_Task brief_
Each line below should be reproduced without any alteration.

_Provided data_
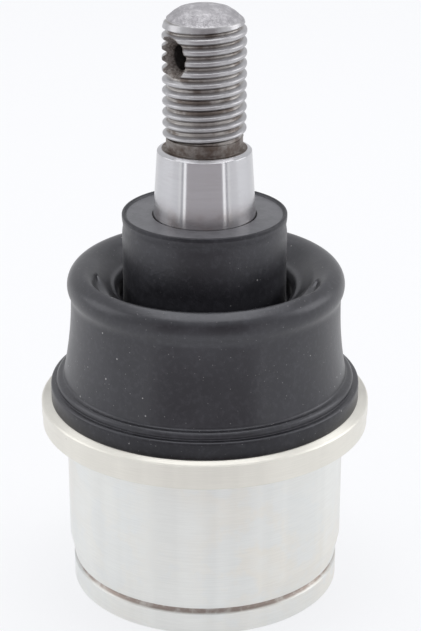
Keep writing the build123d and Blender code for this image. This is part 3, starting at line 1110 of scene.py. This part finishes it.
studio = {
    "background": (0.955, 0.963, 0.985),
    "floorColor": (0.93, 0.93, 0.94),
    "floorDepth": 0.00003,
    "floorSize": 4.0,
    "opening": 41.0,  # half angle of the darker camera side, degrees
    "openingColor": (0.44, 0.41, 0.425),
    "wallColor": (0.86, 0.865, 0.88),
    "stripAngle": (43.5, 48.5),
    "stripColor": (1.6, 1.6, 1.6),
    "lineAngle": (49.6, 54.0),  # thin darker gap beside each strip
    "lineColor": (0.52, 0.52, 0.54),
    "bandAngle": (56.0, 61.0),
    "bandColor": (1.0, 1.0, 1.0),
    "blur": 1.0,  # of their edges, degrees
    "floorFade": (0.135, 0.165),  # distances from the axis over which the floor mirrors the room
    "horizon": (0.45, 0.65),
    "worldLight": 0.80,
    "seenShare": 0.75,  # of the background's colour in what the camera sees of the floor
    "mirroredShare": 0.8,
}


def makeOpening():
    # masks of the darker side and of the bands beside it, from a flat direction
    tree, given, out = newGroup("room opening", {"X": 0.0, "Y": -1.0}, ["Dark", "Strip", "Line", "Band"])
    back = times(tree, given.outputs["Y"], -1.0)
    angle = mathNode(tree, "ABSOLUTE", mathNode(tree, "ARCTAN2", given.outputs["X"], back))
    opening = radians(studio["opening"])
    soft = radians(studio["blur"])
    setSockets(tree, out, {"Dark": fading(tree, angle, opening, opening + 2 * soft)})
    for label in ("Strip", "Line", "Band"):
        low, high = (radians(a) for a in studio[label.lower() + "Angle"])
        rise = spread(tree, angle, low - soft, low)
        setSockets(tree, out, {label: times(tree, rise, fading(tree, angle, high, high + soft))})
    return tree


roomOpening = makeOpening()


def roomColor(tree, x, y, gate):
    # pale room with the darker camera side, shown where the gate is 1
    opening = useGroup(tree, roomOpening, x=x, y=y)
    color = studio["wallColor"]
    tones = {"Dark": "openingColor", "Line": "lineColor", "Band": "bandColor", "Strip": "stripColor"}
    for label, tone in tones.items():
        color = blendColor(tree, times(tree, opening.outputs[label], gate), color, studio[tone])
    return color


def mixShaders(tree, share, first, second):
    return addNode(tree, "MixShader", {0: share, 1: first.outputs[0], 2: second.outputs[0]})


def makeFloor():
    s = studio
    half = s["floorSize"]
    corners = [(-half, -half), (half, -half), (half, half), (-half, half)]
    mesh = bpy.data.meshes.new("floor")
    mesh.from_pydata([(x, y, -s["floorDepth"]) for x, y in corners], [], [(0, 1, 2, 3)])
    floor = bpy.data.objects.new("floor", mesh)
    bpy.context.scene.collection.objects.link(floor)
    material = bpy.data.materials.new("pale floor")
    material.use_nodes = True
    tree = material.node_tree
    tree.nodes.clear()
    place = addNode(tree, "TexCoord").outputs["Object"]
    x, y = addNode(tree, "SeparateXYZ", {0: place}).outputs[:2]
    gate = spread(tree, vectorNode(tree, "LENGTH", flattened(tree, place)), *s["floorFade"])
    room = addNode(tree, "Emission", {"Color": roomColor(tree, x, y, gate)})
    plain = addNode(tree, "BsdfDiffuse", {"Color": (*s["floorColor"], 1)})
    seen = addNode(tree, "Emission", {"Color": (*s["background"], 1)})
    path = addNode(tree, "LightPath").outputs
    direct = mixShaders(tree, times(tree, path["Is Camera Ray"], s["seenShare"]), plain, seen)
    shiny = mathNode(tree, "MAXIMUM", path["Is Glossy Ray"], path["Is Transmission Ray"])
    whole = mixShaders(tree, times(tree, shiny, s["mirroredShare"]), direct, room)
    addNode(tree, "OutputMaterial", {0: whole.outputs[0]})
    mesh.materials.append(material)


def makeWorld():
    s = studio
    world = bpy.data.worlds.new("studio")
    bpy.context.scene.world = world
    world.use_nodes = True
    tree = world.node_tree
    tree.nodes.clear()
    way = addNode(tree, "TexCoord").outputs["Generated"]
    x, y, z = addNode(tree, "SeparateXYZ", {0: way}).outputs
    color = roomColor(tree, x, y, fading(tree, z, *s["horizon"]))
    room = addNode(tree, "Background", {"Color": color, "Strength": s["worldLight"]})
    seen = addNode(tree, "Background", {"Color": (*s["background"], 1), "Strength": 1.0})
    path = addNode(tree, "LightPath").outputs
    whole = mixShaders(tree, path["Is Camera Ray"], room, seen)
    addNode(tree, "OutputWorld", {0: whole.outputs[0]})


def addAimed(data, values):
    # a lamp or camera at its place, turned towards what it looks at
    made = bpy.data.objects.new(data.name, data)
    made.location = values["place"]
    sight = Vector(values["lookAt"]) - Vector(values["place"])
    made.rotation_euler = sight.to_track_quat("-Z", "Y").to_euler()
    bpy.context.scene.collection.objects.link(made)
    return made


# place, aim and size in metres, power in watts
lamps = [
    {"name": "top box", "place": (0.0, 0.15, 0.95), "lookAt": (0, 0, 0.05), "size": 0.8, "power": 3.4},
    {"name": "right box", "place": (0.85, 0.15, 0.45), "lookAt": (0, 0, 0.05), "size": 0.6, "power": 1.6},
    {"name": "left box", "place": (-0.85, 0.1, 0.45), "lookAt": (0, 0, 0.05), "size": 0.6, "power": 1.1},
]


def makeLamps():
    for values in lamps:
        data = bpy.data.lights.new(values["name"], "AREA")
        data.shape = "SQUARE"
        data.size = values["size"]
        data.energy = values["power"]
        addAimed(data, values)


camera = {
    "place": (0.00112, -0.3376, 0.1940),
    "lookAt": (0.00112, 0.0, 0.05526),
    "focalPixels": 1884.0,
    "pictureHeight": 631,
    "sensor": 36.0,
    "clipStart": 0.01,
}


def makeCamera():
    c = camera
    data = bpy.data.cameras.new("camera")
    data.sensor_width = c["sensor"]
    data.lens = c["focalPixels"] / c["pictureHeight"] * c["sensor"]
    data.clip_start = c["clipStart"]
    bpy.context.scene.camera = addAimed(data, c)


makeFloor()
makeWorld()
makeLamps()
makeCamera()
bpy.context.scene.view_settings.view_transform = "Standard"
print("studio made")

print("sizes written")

_Task output_
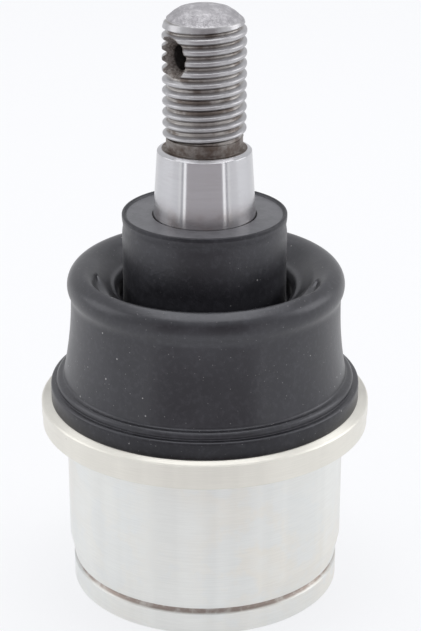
Keep writing the build123d and Blender code for this image. This is part 3, starting at line 1110 of scene.py. This part finishes it.
studio = {
    "background": (0.955, 0.963, 0.985),
    "floorColor": (0.93, 0.93, 0.94),
    "floorDepth": 0.00003,
    "floorSize": 4.0,
    "opening": 41.0,  # half angle of the darker camera side, degrees
    "openingColor": (0.44, 0.41, 0.425),
    "wallColor": (0.86, 0.865, 0.88),
    "stripAngle": (43.5, 48.5),
    "stripColor": (1.6, 1.6, 1.6),
    "lineAngle": (49.6, 54.0),  # thin darker gap beside each strip
    "lineColor": (0.52, 0.52, 0.54),
    "bandAngle": (56.0, 61.0),
    "bandColor": (1.0, 1.0, 1.0),
    "blur": 1.0,  # of their edges, degrees
    "floorFade": (0.135, 0.165),  # distances from the axis over which the floor mirrors the room
    "horizon": (0.45, 0.65),
    "worldLight": 0.80,
    "seenShare": 0.75,  # of the background's colour in what the camera sees of the floor
    "mirroredShare": 0.8,
}


def makeOpening():
    # masks of the darker side and of the bands beside it, from a flat direction
    tree, given, out = newGroup("room opening", {"X": 0.0, "Y": -1.0}, ["Dark", "Strip", "Line", "Band"])
    back = times(tree, given.outputs["Y"], -1.0)
    angle = mathNode(tree, "ABSOLUTE", mathNode(tree, "ARCTAN2", given.outputs["X"], back))
    opening = radians(studio["opening"])
    soft = radians(studio["blur"])
    setSockets(tree, out, {"Dark": fading(tree, angle, opening, opening + 2 * soft)})
    for label in ("Strip", "Line", "Band"):
        low, high = (radians(a) for a in studio[label.lower() + "Angle"])
        rise = spread(tree, angle, low - soft, low)
        setSockets(tree, out, {label: times(tree, rise, fading(tree, angle, high, high + soft))})
    return tree


roomOpening = makeOpening()


def roomColor(tree, x, y, gate):
    # pale room with the darker camera side, shown where the gate is 1
    opening = useGroup(tree, roomOpening, x=x, y=y)
    color = studio["wallColor"]
    tones = {"Dark": "openingColor", "Line": "lineColor", "Band": "bandColor", "Strip": "stripColor"}
    for label, tone in tones.items():
        color = blendColor(tree, times(tree, opening.outputs[label], gate), color, studio[tone])
    return color


def mixShaders(tree, share, first, second):
    return addNode(tree, "MixShader", {0: share, 1: first.outputs[0], 2: second.outputs[0]})


def makeFloor():
    s = studio
    half = s["floorSize"]
    corners = [(-half, -half), (half, -half), (half, half), (-half, half)]
    mesh = bpy.data.meshes.new("floor")
    mesh.from_pydata([(x, y, -s["floorDepth"]) for x, y in corners], [], [(0, 1, 2, 3)])
    floor = bpy.data.objects.new("floor", mesh)
    bpy.context.scene.collection.objects.link(floor)
    material = bpy.data.materials.new("pale floor")
    material.use_nodes = True
    tree = material.node_tree
    tree.nodes.clear()
    place = addNode(tree, "TexCoord").outputs["Object"]
    x, y = addNode(tree, "SeparateXYZ", {0: place}).outputs[:2]
    gate = spread(tree, vectorNode(tree, "LENGTH", flattened(tree, place)), *s["floorFade"])
    room = addNode(tree, "Emission", {"Color": roomColor(tree, x, y, gate)})
    plain = addNode(tree, "BsdfDiffuse", {"Color": (*s["floorColor"], 1)})
    seen = addNode(tree, "Emission", {"Color": (*s["background"], 1)})
    path = addNode(tree, "LightPath").outputs
    direct = mixShaders(tree, times(tree, path["Is Camera Ray"], s["seenShare"]), plain, seen)
    shiny = mathNode(tree, "MAXIMUM", path["Is Glossy Ray"], path["Is Transmission Ray"])
    whole = mixShaders(tree, times(tree, shiny, s["mirroredShare"]), direct, room)
    addNode(tree, "OutputMaterial", {0: whole.outputs[0]})
    mesh.materials.append(material)


def makeWorld():
    s = studio
    world = bpy.data.worlds.new("studio")
    bpy.context.scene.world = world
    world.use_nodes = True
    tree = world.node_tree
    tree.nodes.clear()
    way = addNode(tree, "TexCoord").outputs["Generated"]
    x, y, z = addNode(tree, "SeparateXYZ", {0: way}).outputs
    color = roomColor(tree, x, y, fading(tree, z, *s["horizon"]))
    room = addNode(tree, "Background", {"Color": color, "Strength": s["worldLight"]})
    seen = addNode(tree, "Background", {"Color": (*s["background"], 1), "Strength": 1.0})
    path = addNode(tree, "LightPath").outputs
    whole = mixShaders(tree, path["Is Camera Ray"], room, seen)
    addNode(tree, "OutputWorld", {0: whole.outputs[0]})


def addAimed(data, values):
    # a lamp or camera at its place, turned towards what it looks at
    made = bpy.data.objects.new(data.name, data)
    made.location = values["place"]
    sight = Vector(values["lookAt"]) - Vector(values["place"])
    made.rotation_euler = sight.to_track_quat("-Z", "Y").to_euler()
    bpy.context.scene.collection.objects.link(made)
    return made


# place, aim and size in metres, power in watts
lamps = [
    {"name": "top box", "place": (0.0, 0.15, 0.95), "lookAt": (0, 0, 0.05), "size": 0.8, "power": 3.4},
    {"name": "right box", "place": (0.85, 0.15, 0.45), "lookAt": (0, 0, 0.05), "size": 0.6, "power": 1.6},
    {"name": "left box", "place": (-0.85, 0.1, 0.45), "lookAt": (0, 0, 0.05), "size": 0.6, "power": 1.1},
]


def makeLamps():
    for values in lamps:
        data = bpy.data.lights.new(values["name"], "AREA")
        data.shape = "SQUARE"
        data.size = values["size"]
        data.energy = values["power"]
        addAimed(data, values)


camera = {
    "place": (0.00112, -0.3376, 0.1940),
    "lookAt": (0.00112, 0.0, 0.05526),
    "focalPixels": 1884.0,
    "pictureHeight": 631,
    "sensor": 36.0,
    "clipStart": 0.01,
}


def makeCamera():
    c = camera
    data = bpy.data.cameras.new("camera")
    data.sensor_width = c["sensor"]
    data.lens = c["focalPixels"] / c["pictureHeight"] * c["sensor"]
    data.clip_start = c["clipStart"]
    bpy.context.scene.camera = addAimed(data, c)


makeFloor()
makeWorld()
makeLamps()
makeCamera()
bpy.context.scene.view_settings.view_transform = "Standard"
print("studio made")

print("sizes written")